Sister chefs, Zainab and Faatimah Paruk, are the proud owners of Chilli Chocolate Chefs, a gourmet catering company in Durban. The chefs are graduates from two of South Africa’s renowned Chef Schools, Christina Martin and Fusion Cooking School. They recently won the Roshgold’s Young Business Achiever Awards and took time out of their busy schedule for an exclusive interview with The Weekly Gazette.
The Weekly Gazette: How did your journey begin in business and cookery?
Zainab & Faatimah: It all began in our mums kitchen where we would have fun experimenting. Our mum and aunt would always encourage us to be productive during the school holidays and would send us for cooking, baking and art lessons. We think this is where the love and interest in food began and it is also largely inspired by our foodie family that always celebrated any milestone with food and lots of it. We would try new things and our family would critic it. But, you will be surprised that we both left school in grade 8 to go to madressa. We eventually completed our matric through correspondence whilst teaching but still wanted to pursue our passion for food. So in 2007 we begged our grandfather to sponsor our studies at chef school and this was where the fun began. After completing our chef studies, we would juggle work with taking small orders from friends and family. This meant working at our jobs in the day and coming home in the evening to prepare each persons treats. Eventually, the late nights and ridiculously early mornings became too much so we decided to both take the plunge to quit our jobs to start Chilli Chocolate Chefs.
TWG: “Chilli Chocolate Chefs” is quite an interesting name, what is the story behind the name?
Z&F: Indeed our name is interesting. Well, we wanted to start a brand that incorporated a number of things, including the sweet and savoury fusion food items that we create, our indian heritage and the fact that we are qualified chefs.
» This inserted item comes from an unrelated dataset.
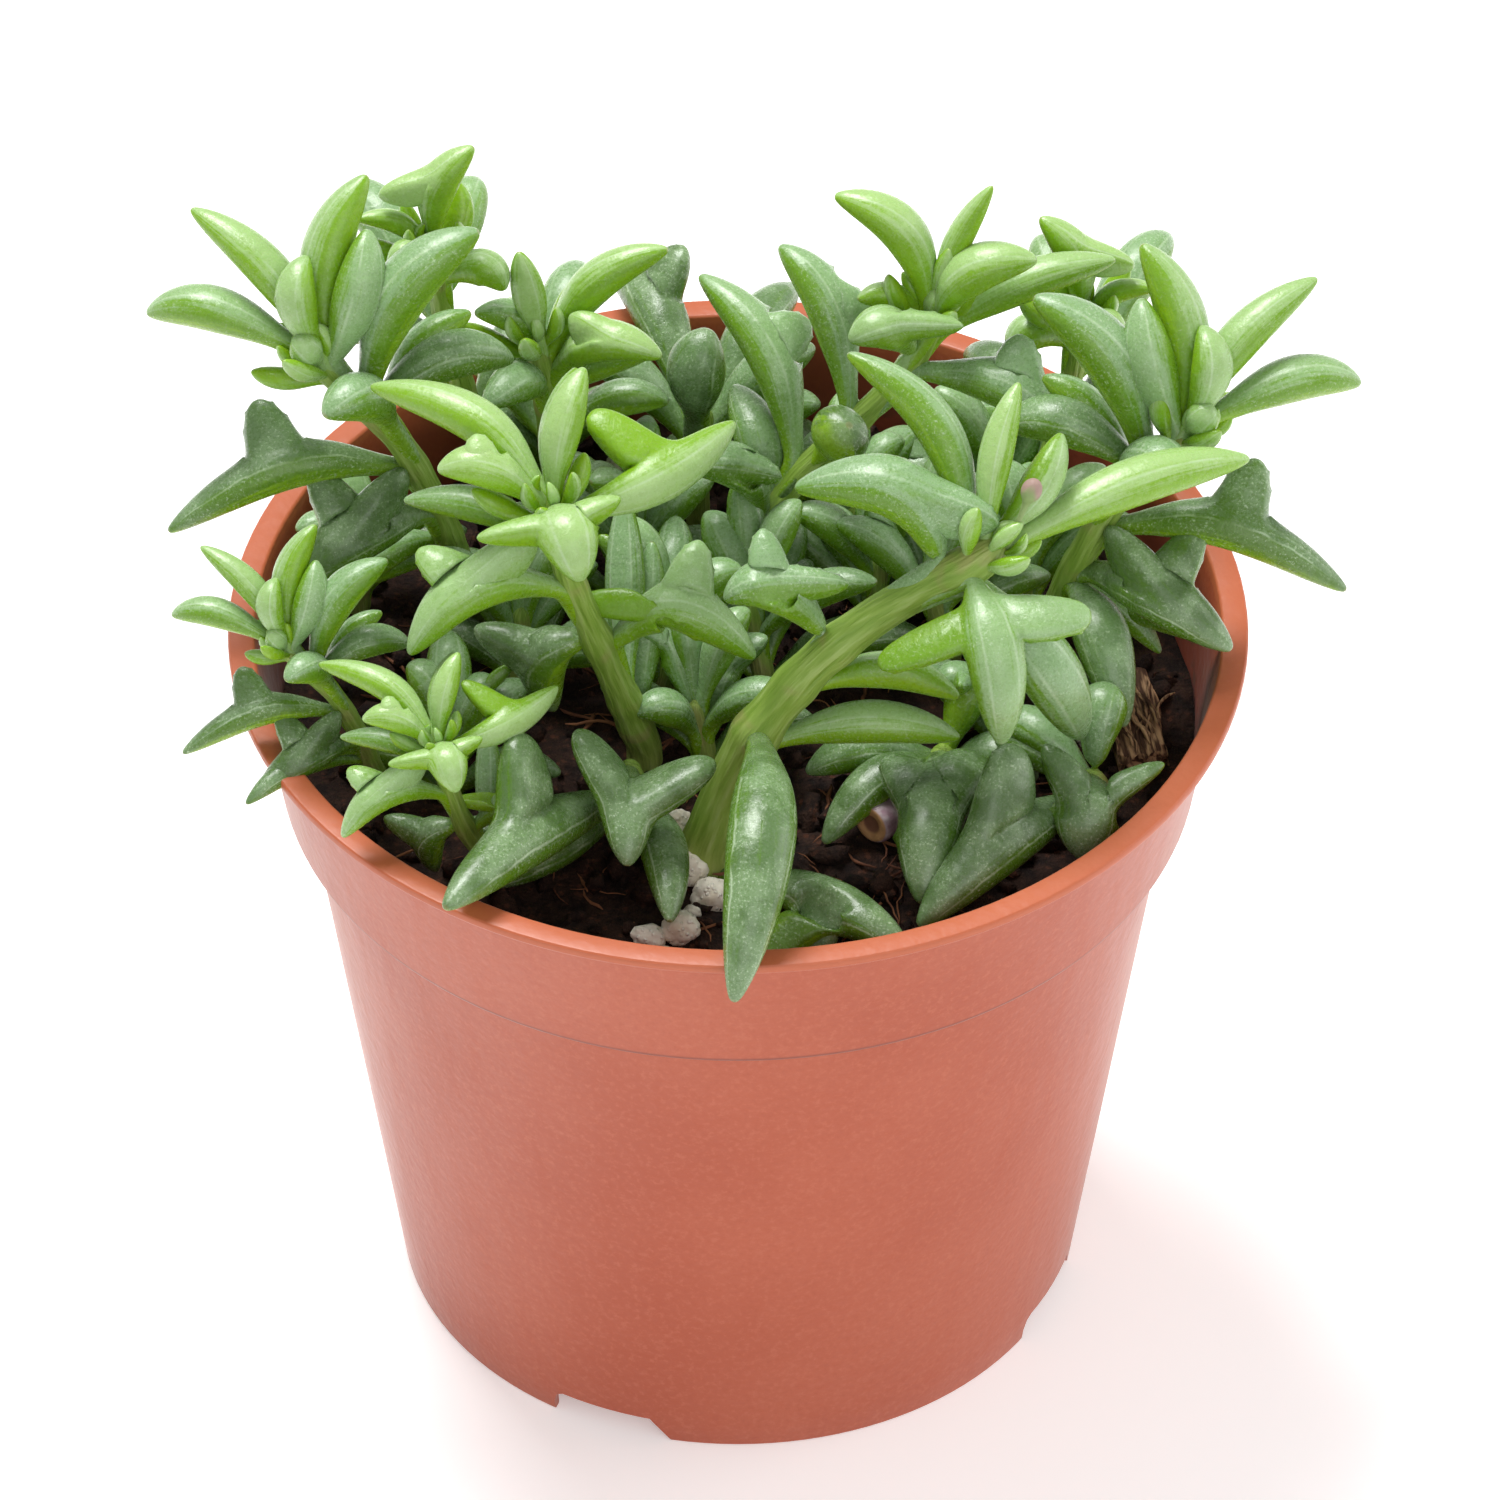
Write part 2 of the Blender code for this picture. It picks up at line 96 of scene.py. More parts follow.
class Value:
    """A shader socket that carries a number, and adds Math nodes as it is used in sums."""

    def __init__(self, finish, socket):
        self.finish = finish
        self.socket = socket

    def math(self, operation, *values):
        settings = {"operation": operation}
        return self.finish.value("ShaderNodeMath", settings, values)

    def __add__(self, other):
        return self.math("ADD", self, other)

    def __radd__(self, other):
        return self.math("ADD", other, self)

    def __sub__(self, other):
        return self.math("SUBTRACT", self, other)

    def __rsub__(self, other):
        return self.math("SUBTRACT", other, self)

    def __mul__(self, other):
        return self.math("MULTIPLY", self, other)

    def __rmul__(self, other):
        return self.math("MULTIPLY", other, self)

    def __abs__(self):
        return self.math("ABSOLUTE", self)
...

After consultation with our family, Chilli Chocolate Chefs was the right fit for us. Not only did the name achieve this but it also shows off our personal characteristics. One of us is sweet- chocolate – and the other is feisty -chilli – we will let you be the judge.
TWG: What is it like being sisters in business and working so closely together?
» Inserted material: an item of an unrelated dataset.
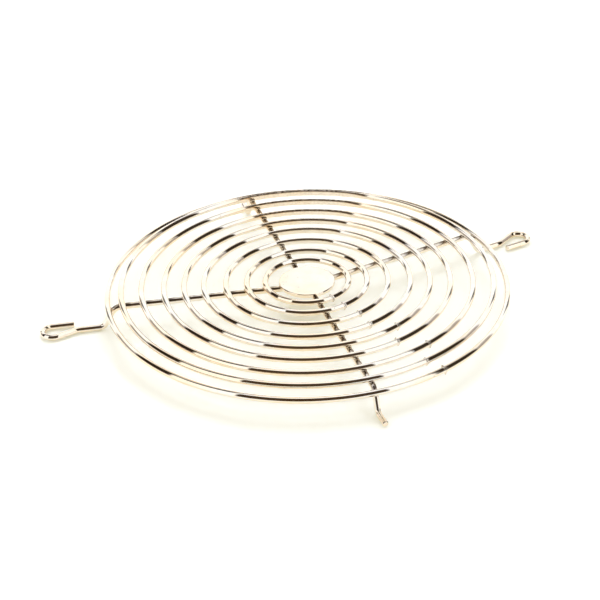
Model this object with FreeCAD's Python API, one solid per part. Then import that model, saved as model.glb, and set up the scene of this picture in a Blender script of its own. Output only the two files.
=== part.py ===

Z&F: Honestly, it’s a lot of fun but it also comes with its challenges. With only 16-months separating us, we are extremely close and consider each other as best friends. In the kitchen we work well together because we try to focus our energies on our different strengths. We also realised that on the occasional times when we do fight and argue, at the end of the day we quickly forget and become friends again. But yes, it’s a lot of fun.
TWG: How do you feel about winning Roshgold’s Young Business Achiever Awards?
Z&F: We are so humbled and honoured to have been awarded the Roshgold Young Business Achiever Award. There were over 60 other great businesses with fantastic stories of their own. So when we were shortlisted in the Top 20 it came as a surprise and then when the Top 5 was announced that’s when the nerves really hit us. Due to work commitments, our Marketing Manager, Ashraf Kadwa, represented us at the awards in Johannesburg where the top 5 finalists were seated together at a table. He called us in the morning to say that the other finalists were amazing and we don’t stand a chance of winning so he was going to network and enjoy what was left of the afternoon. Needless to say, when our phone began buzzing with congratulations messages it came as an unexpected surprise and we were over the moon.
TWG: What does this award do for the two of you, in terms of your growth in business in South Africa?
Z&F: We personally feel that this award recognises that hard work pays-off but more importantly this award gives us confidence that we are on a good path in creating a sustainable business. With a bit of luck, mentorship and capital our brand has a chance of being around for a long time.
TWG: Where to from here for you and your business?
Z&F: We have a very exciting year planned but don’t want to reveal too much yet. Inshallah, God willing, our plans will come to fruition but you will need to follow us on social media to be kept in the loop.
TWG: We have to ask, what is your favourite food and why?
Z&F: It changes quite often because we are in the kitchen tasting and experimenting, also sometimes its seasonal.
Faatimah: I really enjoy our Portugese Chicken and Burfee Cheesecake.
Zainab: I like Aubergiene Melanzane.
TWG: What food is an absolute “no” for you?
Faatimah: Definitely Okra.
Zainab: My husband’s cooking, just kidding. We both aren’t lovers of liver.
TWG: Our readers are curious and need some assistance, tell us what is a good substitute for egg?
Z&F: There are so many substitutes for egg but it all depends on the application, for example, if the egg is being used as a binder, leaving agent or even when it’s needed for moisture. For general use for 1x egg: Whisk together 2 tablespoons of water, 1 teaspoon of vegetable oil, and 2 teaspoons of baking powder.
TWG: What can one do when too much of salt is added to a dish?
Z&F: You can add a piece of peeled cubed raw potato into your item. The potato will help to absorb the salt.
TWG: What is a good substitute for carbs and wheat flour?
Z&F: For carbs – almond flour, for wheat – coconut flour.
TWG: What is a good replacement for sugar?
Z&F: There are also many replacements, this is mostly dependent on the dietary requirements of a person but raw honey or stevia works well.